De quem é a responsabilidade pela tomada de importantes decisões que envolvem as crianças, como o consumo de fast food, dos pais ou da indústria alimentícia? Há muitas respostas para essas perguntas. Há quem pense que a indústria pode promover os produtos o quanto quiser e pelos meios que julgar mais efetivos porque a escolha de dar ou não os alimentos é dos pais. Mesmo que isso envolva a utilização de campanhas publicitárias animadas com caixinhas divertidas e a venda casada de brinquedos e alimentos de baixo teor nutricional e altos percentuais de sódio, açúcar e gordura.
Na minha opinião, faltam informações de qualidade para que os pais possam fazer uma escolha mais correta. Pode parecer óbvio que o consumo de fast food é nocivo aos pequenos, mas não é claro para todo mundo. E são justamente essas as pessoas que irão comprar toda a coleção de brinquedos vendidos pelas grandes redes. Fazendo com que seus filhos consumam os alimentos vendidos por elas semanalmente, criando um hábito para o resto de suas vidas.
É nesse contexto que o Programa Criança e Consumo, do Instituto Alana, lança hoje nas redes sociais a campanha Abusivo Tudo Isso. A organização social cria programas que buscam garantir condições para a vivência plena da infância. Criado em 2006, o programa Criança e Consumo divulga e debate ideias sobre as questões relacionadas à publicidade dirigida às crianças e aponta caminhos para minimizar e prevenir os malefícios decorrentes da comunicação mercadológica.
A campanha propõe a assinatura de uma petição com denúncia para a Secretaria Nacional do Consumidor, do Ministério da Justiça, com cópia para o SAC do McDonald’s, que trata dos principais argumentos pelos quais a prática da empresa de anunciar e comercializar brinquedos com o intuito de promover seus produtos alimentícios para crianças é abusiva, ilegal e deve acabar. Ainda, estimula que os participantes compartilhem a mobilização, de forma a alcançar um número maior de cidadãos.
“Nós recebemos, o tempo todo, mensagens em nosso site, redes sociais e e-mail de pessoas indignadas com as estratégias publicitárias abusivas direcionadas às crianças por essa rede de fast food. E a denúncia deste cidadão nos inspirou a criar uma ferramenta para que reclamações semelhantes cheguem a um órgão responsável por sua fiscalização. Queremos que as pessoas saibam do seu poder de mobilização e denúncia e que a empresa tome conhecimento do descontentamento gerado por suas ações”, explica Ekaterine Karageorgiadis, advogada e coordenadora do Criança e Consumo.
Já existe consenso, entre especialistas, de que a comercialização de brinquedos por redes de fast food estimula o consumo excessivo e habitual de produtos alimentícios com altos teores de sódio, açúcar e gorduras, sendo extremamente prejudicial à saúde das crianças.

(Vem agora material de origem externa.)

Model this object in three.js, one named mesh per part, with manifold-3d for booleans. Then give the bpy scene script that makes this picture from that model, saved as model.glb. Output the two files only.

A obesidade infantil e as doenças crônicas associadas são um problema de saúde pública no Brasil e no mundo. Sem uma mudança de hábitos e práticas de mercado, em menos de uma década a obesidade pode atingir 11,3 milhões de crianças brasileiras.
Além disso, o fato de esses brinquedos serem exclusivos e colecionáveis faz com que a criança seja diretamente incentivada a consumir muitas “promoções” no curto espaço de tempo em que são oferecidas. Depois de conseguir o primeiro brinquedo da série, em geral, a criança quer completar a coleção e o apelo para que mãe, pai ou responsável compre os demais itens pode gerar estresse familiar.

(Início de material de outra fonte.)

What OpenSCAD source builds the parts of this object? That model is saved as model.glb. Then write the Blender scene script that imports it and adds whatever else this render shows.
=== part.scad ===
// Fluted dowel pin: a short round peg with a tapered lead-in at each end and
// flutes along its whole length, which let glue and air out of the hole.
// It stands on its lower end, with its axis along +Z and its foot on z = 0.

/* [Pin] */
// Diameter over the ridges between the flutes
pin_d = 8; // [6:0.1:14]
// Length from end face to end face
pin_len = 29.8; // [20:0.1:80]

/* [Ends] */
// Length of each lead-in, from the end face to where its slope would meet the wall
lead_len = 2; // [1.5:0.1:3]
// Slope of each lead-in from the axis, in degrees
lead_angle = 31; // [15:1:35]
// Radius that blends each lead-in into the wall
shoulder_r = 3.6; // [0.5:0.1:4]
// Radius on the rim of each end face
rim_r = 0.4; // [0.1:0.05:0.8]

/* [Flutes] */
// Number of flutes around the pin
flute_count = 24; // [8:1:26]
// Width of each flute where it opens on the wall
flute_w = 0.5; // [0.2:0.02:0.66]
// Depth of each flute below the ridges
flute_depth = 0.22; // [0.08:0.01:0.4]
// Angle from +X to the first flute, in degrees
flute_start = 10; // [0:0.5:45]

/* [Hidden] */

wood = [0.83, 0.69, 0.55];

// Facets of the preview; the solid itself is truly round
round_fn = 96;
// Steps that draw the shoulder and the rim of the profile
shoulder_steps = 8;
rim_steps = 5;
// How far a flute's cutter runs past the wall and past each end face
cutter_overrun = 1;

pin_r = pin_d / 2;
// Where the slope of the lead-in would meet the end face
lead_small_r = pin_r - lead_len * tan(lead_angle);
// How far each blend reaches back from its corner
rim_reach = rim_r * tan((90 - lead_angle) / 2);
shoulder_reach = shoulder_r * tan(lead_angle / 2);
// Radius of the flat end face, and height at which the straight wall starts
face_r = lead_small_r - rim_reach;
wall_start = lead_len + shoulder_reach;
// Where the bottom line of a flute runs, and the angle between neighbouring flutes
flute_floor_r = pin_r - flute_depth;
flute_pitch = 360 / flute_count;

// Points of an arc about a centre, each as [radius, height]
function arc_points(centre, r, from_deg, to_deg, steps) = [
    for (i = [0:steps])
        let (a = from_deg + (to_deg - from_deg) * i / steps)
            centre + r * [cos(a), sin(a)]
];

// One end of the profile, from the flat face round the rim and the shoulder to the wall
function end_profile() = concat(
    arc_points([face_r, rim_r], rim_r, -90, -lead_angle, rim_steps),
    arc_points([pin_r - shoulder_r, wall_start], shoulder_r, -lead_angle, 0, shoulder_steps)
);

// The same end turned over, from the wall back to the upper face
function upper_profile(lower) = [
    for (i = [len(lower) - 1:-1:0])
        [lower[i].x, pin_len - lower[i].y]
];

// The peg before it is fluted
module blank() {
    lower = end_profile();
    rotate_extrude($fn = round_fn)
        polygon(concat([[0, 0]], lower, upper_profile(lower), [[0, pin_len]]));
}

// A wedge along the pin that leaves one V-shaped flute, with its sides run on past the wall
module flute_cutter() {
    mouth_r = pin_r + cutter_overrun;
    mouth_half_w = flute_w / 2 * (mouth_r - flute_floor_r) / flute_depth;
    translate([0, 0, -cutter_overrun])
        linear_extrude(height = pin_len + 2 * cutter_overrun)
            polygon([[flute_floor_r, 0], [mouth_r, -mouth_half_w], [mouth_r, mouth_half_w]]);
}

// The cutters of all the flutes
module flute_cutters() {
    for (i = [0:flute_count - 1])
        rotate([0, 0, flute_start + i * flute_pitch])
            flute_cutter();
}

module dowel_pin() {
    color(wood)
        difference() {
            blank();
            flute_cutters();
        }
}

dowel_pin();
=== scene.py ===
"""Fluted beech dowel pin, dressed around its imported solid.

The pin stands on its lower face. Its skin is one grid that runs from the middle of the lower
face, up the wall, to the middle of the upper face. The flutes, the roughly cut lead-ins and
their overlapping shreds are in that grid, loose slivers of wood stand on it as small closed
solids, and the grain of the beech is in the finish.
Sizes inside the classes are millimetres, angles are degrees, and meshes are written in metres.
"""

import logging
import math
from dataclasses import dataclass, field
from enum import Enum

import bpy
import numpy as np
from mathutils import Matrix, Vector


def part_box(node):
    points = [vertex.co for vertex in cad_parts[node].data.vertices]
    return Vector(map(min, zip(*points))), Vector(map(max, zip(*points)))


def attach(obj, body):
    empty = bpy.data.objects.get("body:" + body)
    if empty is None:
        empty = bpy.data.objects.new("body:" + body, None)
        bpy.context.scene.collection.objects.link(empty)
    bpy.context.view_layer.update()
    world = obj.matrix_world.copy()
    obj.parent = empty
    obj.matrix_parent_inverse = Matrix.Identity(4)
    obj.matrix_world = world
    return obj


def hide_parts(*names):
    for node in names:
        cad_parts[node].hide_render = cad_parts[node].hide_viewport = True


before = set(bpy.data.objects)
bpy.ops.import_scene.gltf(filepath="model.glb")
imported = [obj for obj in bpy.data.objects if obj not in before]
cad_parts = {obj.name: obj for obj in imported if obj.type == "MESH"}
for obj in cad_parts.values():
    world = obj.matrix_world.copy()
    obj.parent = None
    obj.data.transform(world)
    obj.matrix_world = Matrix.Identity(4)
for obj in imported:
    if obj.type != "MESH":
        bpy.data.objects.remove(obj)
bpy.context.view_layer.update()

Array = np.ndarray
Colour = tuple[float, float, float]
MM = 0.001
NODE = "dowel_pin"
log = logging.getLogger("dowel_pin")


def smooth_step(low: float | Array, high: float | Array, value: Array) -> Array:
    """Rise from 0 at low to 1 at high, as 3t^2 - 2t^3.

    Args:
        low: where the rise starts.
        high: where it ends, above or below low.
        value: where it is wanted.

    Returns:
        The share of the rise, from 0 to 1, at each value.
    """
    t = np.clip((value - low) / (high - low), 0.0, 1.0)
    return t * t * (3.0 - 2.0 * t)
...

Não à toa, o ministro do Superior Tribunal de Justiça, (STJ), Herman Benjamin, em julgamento de caso sobre publicidade direcionada a crianças, afirmou: “significa reconhecer que a autoridade para decidir sobre a dieta dos filhos é dos pais. E nenhuma empresa comercial e nem mesmo outras que não tenham interesse comercial direto, têm o direito constitucional ou legal assegurado de tolher a autoridade e bom senso dos pais”.
Vale lembrar que as famílias brasileiras se posicionam majoritariamente contra a publicidade direcionada a crianças, especialmente quando se trata de venda casada de brinquedos com produtos alimentícios não-saudáveis. A iniciativa é uma tentativa de dar voz à população no seu desejo de defender a infância.